MAYOR'S NUDE PHOTOS SHOCK TOWN
Chain Of Fools - When Sharon Smith was elected the first female mayor of
Houston, British Colombia, her husband was so proud, he celebrated by
snapping a few photos of her in her office, nude except for the chain of
office. Then their son held a party while they were away, someone made a
copy from their computer, and now the shots are all over town. The
mortified mayor says the photos were a private moment and anyone possessing
them has stolen property. But some locals accused her of bad judgment and
a lack of respect for the office and demanded she resign.
Other locals demanded she put a webcam in her bedroom.

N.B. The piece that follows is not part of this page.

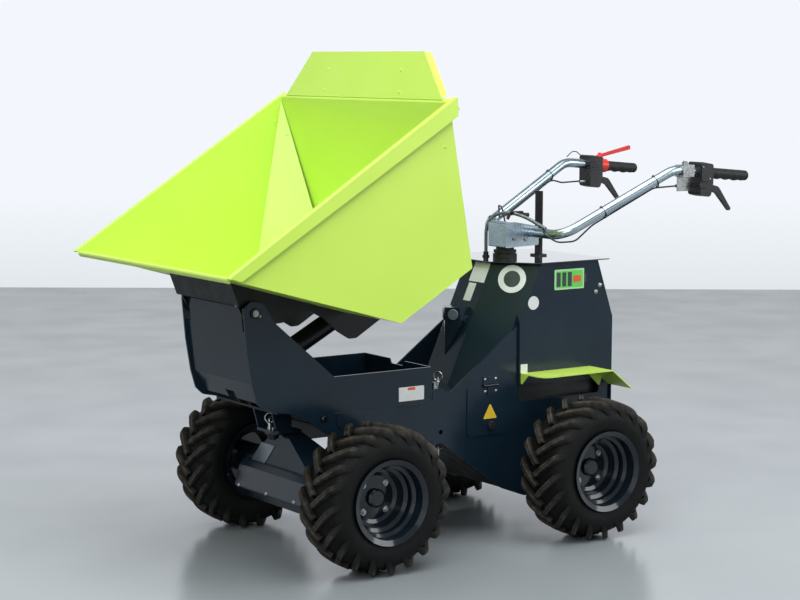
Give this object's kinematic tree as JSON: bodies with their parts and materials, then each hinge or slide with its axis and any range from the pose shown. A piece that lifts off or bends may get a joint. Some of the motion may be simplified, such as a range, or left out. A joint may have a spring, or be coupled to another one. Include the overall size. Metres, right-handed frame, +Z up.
{
  "type": "site dumper",
  "caption": "Walk-behind battery site dumper: tipping skip on a telescopic ram, plate chassis on treaded wheels, pedestal housing and U-shaped handlebar with hand controls.",
  "frame": {"origin": "on the floor, at the centre of the overall length and width", "axes": "+X towards the skip's lip (forward), +Y to the machine's left, +Z up"},
  "size_m": [1.9372, 0.892, 1.3994],
  "materials": {
    "lime_paint": "gloss",
    "anthracite_paint": "gloss",
    "black_paint": "satin",
    "zinc_steel": "satin",
    "chromed_steel": "polished",
    "black_rubber": "matt",
    "black_plastic": "matt",
    "red_plastic": "gloss",
    "tyre": "matt"
  },
  "bodies": {
    "chassis": {"battery": "black_plastic", "battery_tray": "black_paint", "conduit": "black_plastic", "conduit_gland": "black_plastic", "control_post": "black_paint", "coupling_pins": "zinc_steel", "front_axle": "black_paint", "front_axle_cover": "anthracite_paint", "front_axle_hanger": "anthracite_paint", "front_axle_pin": "black_paint", "front_fascia": "anthracite_paint", "front_rear_wall": "anthracite_paint", "front_side_plate_left": "anthracite_paint", "front_side_plate_right": "anthracite_paint", "front_tub_floor": "anthracite_paint", "hatch_hinges": "black_paint", "mudguards": "lime_paint", "pedestal_cover": "anthracite_paint", "ram_anchor": "black_paint", "rear_axle": "black_paint", "rear_belly_pan": "black_paint", "rear_deck": "anthracite_paint", "rear_panel": "anthracite_paint", "rear_side_plate_left": "anthracite_paint", "rear_side_plate_right": "anthracite_paint", "skip_hinge_pins": "black_paint", "steering_boot": "black_rubber", "steering_column": "zinc_steel", "stop_bracket": "anthracite_paint", "top_plate": "anthracite_paint"},
    "wheel_front_left": {"tyre_front_left": "tyre", "rim_front_left": "anthracite_paint"},
    "wheel_front_right": {"tyre_front_right": "tyre", "rim_front_right": "anthracite_paint"},
    "wheel_rear_left": {"tyre_rear_left": "tyre", "rim_rear_left": "anthracite_paint"},
    "wheel_rear_right": {"tyre_rear_right": "tyre", "rim_rear_right": "anthracite_paint"},
    "skip": {"skip_side_left": "lime_paint", "skip_side_right": "lime_paint", "skip_floor": "lime_paint", "skip_rear_wall": "lime_paint", "spill_guard": "lime_paint", "skip_corner_panels": "lime_paint", "skip_subframe": "black_paint"},
    "ram_barrel_body": {"ram_barrel": "black_paint"},
    "ram_stage_body": {"ram_stage": "chromed_steel"},
    "ram_rod_body": {"ram_rod": "chromed_steel"},
    "handlebar": {"steering_head": "zinc_steel", "handlebar_tube": "zinc_steel", "hand_grips": "black_rubber", "control_boxes": "black_plastic", "hand_levers": "black_plastic", "safety_lever": "red_plastic", "throttle_bracket": "zinc_steel", "control_cables": "black_plastic"},
    "hatch_left_body": {"hatch_left": "anthracite_paint"},
    "hatch_right_body": {"hatch_right": "anthracite_paint"}
  },
  "joints": [
    {"name": "wheel_front_left_spin", "type": "hinge", "parent": "chassis", "child": "wheel_front_left", "pos_m": [0.468, 0.344, 0.205], "axis": [0, 1, 0], "continuous": true},
    {"name": "wheel_front_right_spin", "type": "hinge", "parent": "chassis", "child": "wheel_front_right", "pos_m": [0.468, -0.344, 0.205], "axis": [0, 1, 0], "continuous": true},
    {"name": "wheel_rear_left_spin", "type": "hinge", "parent": "chassis", "child": "wheel_rear_left", "pos_m": [-0.28, 0.344, 0.205], "axis": [0, 1, 0], "continuous": true},
    {"name": "wheel_rear_right_spin", "type": "hinge", "parent": "chassis", "child": "wheel_rear_right", "pos_m": [-0.28, -0.344, 0.205], "axis": [0, 1, 0], "continuous": true},
    {"name": "skip_tip", "type": "hinge", "parent": "chassis", "child": "skip", "pos_m": [0.737, 0, 0.705], "axis": [0, 1, 0], "range_deg": [-32, 40]},
    {"name": "ram_pivot", "type": "hinge", "parent": "skip", "child": "ram_barrel_body", "pos_m": [0.35993, 0, 0.65769], "axis": [0, 1, 0], "range_deg": [-6.2, 5]},
    {"name": "ram_stage_slide", "type": "slide", "parent": "ram_barrel_body", "child": "ram_stage_body", "axis": [0.8838, 0, -0.4678], "range_m": [-0.0592, 0.0739]},
    {"name": "ram_rod_slide", "type": "slide", "parent": "ram_stage_body", "child": "ram_rod_body", "axis": [0.8838, 0, -0.4678], "range_m": [-0.0592, 0.0739]},
    {"name": "handlebar_swivel", "type": "hinge", "parent": "chassis", "child": "handlebar", "pos_m": [-0.23, 0, 0.8], "axis": [0, 0, 1], "range_deg": [-20, 20], "deforming": ["conduit"]},
    {"name": "hatch_left_hinge", "type": "hinge", "parent": "chassis", "child": "hatch_left_body", "pos_m": [-0.048, 0.1763, 0.442], "axis": [1, 0, 0], "range_deg": [0, 100]},
    {"name": "hatch_right_hinge", "type": "hinge", "parent": "chassis", "child": "hatch_right_body", "pos_m": [-0.048, -0.1763, 0.442], "axis": [-1, 0, 0], "range_deg": [0, 100]}
  ],
  "couplings": [
    {"joint": "ram_pivot", "follows": "skip_tip", "ratio": -0.1496},
    {"joint": "ram_stage_slide", "follows": "skip_tip", "m_per_rad": 0.10561},
    {"joint": "ram_rod_slide", "follows": "skip_tip", "m_per_rad": 0.10561}
  ]
}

Personally, I think it's refreshing to see a politician who has nothing
to hide.
If she were the governor of California, her approval rating would
skyrocket.
I just pray that Prince Charles never takes nude photos of Camilla
playing with the royal jewels.
KYLIE HIRES PEOPLE TO REMIND HER TO EAT
Don't You Just Hate Her? - Kylie Minogue told The Sun that she doesn't have
an eating disorder, but she forgets to eat when she's under stress. So
when she's on tour, to make sure she's getting enough calories, she hires
employees to remind her to eat.
And other employees to remind her to throw up.
If her butt gets too skinny, there goes her singing career!
Pavarotti has a whole staff of people who do that for him.
"ROAD HOUSE" COMES TO THE STAGE
More Like A Fruitsicle - The hilariously macho cult movie "Road House" is
being made into an Off-Broadway show called "Road House: The Stage Version
Of The Cinema Classic That Starred Patrick Swayze, Except This One Stars
Taimak From The 80's Cult Classic 'The Last Dragon' Wearing a Blonde Mullet
Wig." Producer Timothy Haskell said it wasn't necessary to camp it up;
just putting the movie on stage is campy enough. He also denied reports
that it's a musical, although the fights are vividly choreographed. He
calls it a "fightsical."
Like a musical, only not as gay.
They don't tell Taimak this, but the blonde mullet wig is the real star.
Too bad it's not a musical: I'd love to see a big production number
built around a song called "Pain Don't Hurt."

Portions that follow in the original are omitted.